The Church has maintained its centuries-long opposition to homosexual acts.

But rights campaigners have long said many gay people work for the Vatican and Church sources have said they suspect that some have banded together to support each other's careers and influence decisions in the bureaucracy.

Benedict, who now has the title "emeritus pope," has always maintained that he made his choice to leave freely and Corriere says that in the book Benedict "again denies blackmail or pressure."

He says he told only a few people close to him of his intention to resign, fearing it would be leaked before he made the surprise announcement on Feb. 11, 2013.
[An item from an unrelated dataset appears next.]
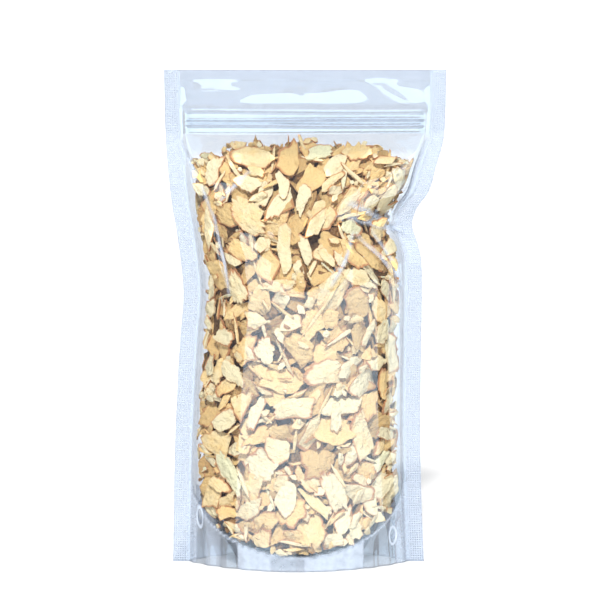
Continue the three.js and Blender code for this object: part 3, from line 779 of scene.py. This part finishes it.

The former pope, in the book-long interview with German writer Peter Seewald, says he had to overcome his own doubts on the effect his choice could have on the future of the papacy.

He says that he was "incredulous" when cardinals meeting in a secret conclave chose him to succeed the late Pope John Paul II in 2005 and that he was "surprised" when the cardinals chose Francis as his successor in 2013.

Anger over the dysfunctional state of the Vatican bureaucracy in 2013 was one factor in the cardinal electors' decision to choose a non-European pope for the first time in nearly 1,300 years.

Benedict "admits his lack of resoluteness in governing," Corriere says.

In the book, whose lead publisher is Germany's Droemer Knaur, Benedict says he kept a diary throughout his papacy but will destroy it, even though he realizes that for historians it would be a "golden opportunity."